# Sicherungsplättchen an Hollowtech II Kurbel



## Avalon (19. Juni 2011)

Hallo,

ich habe heute festgestellt, dass an meinem neuen Radon ZR Team 6.0 das Sicherungsplättchen der der HT2 Kurbel "Spiel" hat.

Nummer 4 in dieser Explosionszeichnung
http://techdocs.shimano.com/media/t...FC/EV-FC-M552-3051A_v1_m56577569830708780.pdf

Ich kann das Plättchen praktisch im Spalt hin und her bewegen.
Ist das so beabsichtigt oder muss ich die Schrauben bis zum Anschlag mit dem Plättchen festdrehen?

Mir erschließt sich der Sinn dieses Plättchens einfach nicht.. 
Ich hoffe ihr könnt mir weiterhelfen.

Grüße


----------



## Sven_Kiel (19. Juni 2011)

Ist wichtig daß die Verzahnung der Kurbel fest auf der Achse anliegt. Darum die "Arretierungsplatte". Mach dir keinen Kopf und zieh die Kurbel ordentlich an oder mit Drehmomentschlüssel und die beiden Schrauben gleichmäßig mit 12-15Nm. Die minimale Verformung die die Kurbel dabei mitmacht kann man getrost vernachlässigen.
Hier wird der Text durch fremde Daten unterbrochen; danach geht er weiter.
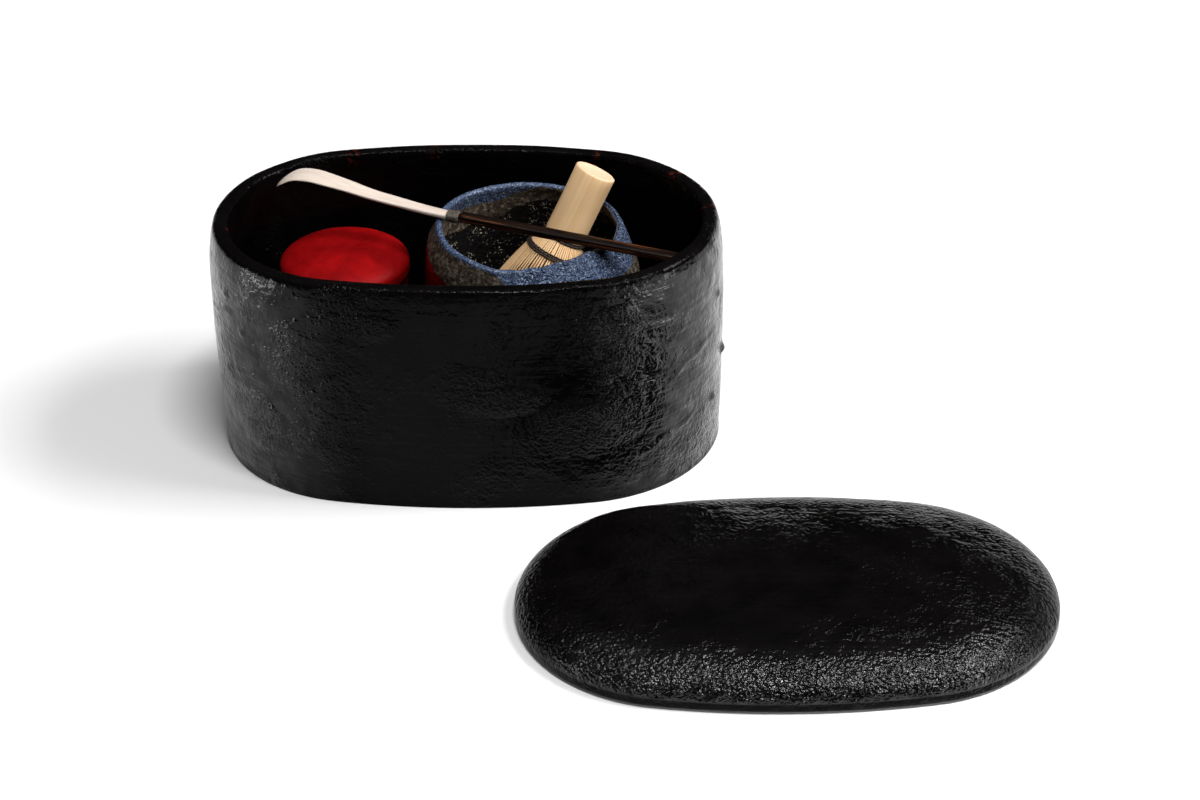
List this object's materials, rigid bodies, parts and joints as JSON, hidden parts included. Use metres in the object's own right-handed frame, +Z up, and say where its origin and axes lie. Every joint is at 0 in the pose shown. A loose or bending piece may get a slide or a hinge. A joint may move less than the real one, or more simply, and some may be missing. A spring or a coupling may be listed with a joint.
{
  "type": "tea ceremony box",
  "caption": "Oval lacquered tea box standing open with its domed lid beside it, holding a tea caddy, a deep tea bowl, a bamboo whisk and a tea scoop.",
  "frame": {"origin": "middle of the box's underside, on the surface it stands on", "axes": "+X along the box's length, +Z up; the lid lies towards -Y"},
  "size_m": [0.3929, 0.3117, 0.123],
  "materials": {
    "black_lacquer": "glossy dry lacquer over cloth, lumpy",
    "inner_lacquer": "satin lacquer",
    "red_lacquer": "satin polished lacquer",
    "bowl_glaze": "speckled blue satin glaze",
    "bamboo": "plain split bamboo",
    "dark_thread": "twisted dark thread",
    "ebony": "streaked dark wood, oiled",
    "pale_blade": "polished pale bone-like blade"
  },
  "bodies": {
    "box": {"box_wall": "black_lacquer", "box_floor_board": "inner_lacquer"},
    "lid": {"lid_dome": "black_lacquer", "lid_locating_lip": "inner_lacquer"},
    "caddy": {"caddy_body": "red_lacquer"},
    "caddy_lid": {"caddy_lid": "red_lacquer"},
    "bowl": {"tea_bowl": "bowl_glaze"},
    "whisk": {"whisk_handle": "bamboo", "whisk_outer_tines": "bamboo", "whisk_inner_tines": "bamboo", "whisk_thread": "dark_thread"},
    "scoop": {"scoop_handle": "ebony", "scoop_blade": "pale_blade", "scoop_binding": "dark_thread", "scoop_tenon": "bamboo"}
  },
  "joints": [
    {"name": "lid_lift", "type": "slide", "parent": "box", "child": "lid", "axis": [0, 0, 1], "range_m": [0, 0.15]},
    {"name": "bowl_lift", "type": "slide", "parent": "box", "child": "bowl", "axis": [0, 0, 1], "range_m": [0, 0.13]},
    {"name": "scoop_lift", "type": "slide", "parent": "bowl", "child": "scoop", "axis": [0, 0, 1], "range_m": [0, 0.26]},
    {"name": "whisk_lift", "type": "slide", "parent": "bowl", "child": "whisk", "axis": [0, 0, 1], "range_m": [0, 0.13]},
    {"name": "caddy_lift", "type": "slide", "parent": "box", "child": "caddy", "axis": [0, 0, 1], "range_m": [0, 0.13]},
    {"name": "caddy_lid_lift", "type": "slide", "parent": "caddy", "child": "caddy_lid", "axis": [0, 0, 1], "range_m": [0, 0.065]}
  ],
  "couplings": [
    {"joint": "whisk_lift", "follows": "scoop_lift", "ratio": 0.5},
    {"joint": "caddy_lift", "follows": "scoop_lift", "ratio": 0.5},
    {"joint": "caddy_lid_lift", "follows": "scoop_lift", "ratio": 0.25}
  ]
}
Sie ist stark genug.


----------



## MTB-News.de




----------



## hst_trialer (19. Juni 2011)

Das Plättchen ist in meinen Augen recht nutzlos. Ich fahre zumindest schon ewig ohne das Teil und hatte nie Sorgen.


----------



## Avalon (19. Juni 2011)

Also, ich habe nun beide Schrauben abwechselnd nachgezogen und konnte beide um gut eine viertel Umdrehung nachziehen (Ohne Drehmomentschlüssel, nur nach Gefühl).

Das Plättchenspiel bleibt weiterhin, da ich durch weiteres Nachziehen die 15 Nm Grenze weit überschreiten würde.

Jedenfalls kann ich jetzt davon ausgehen, dass der Kurbelarm ordnungsgemäß fest sitzt, Plättchen hin oder her


----------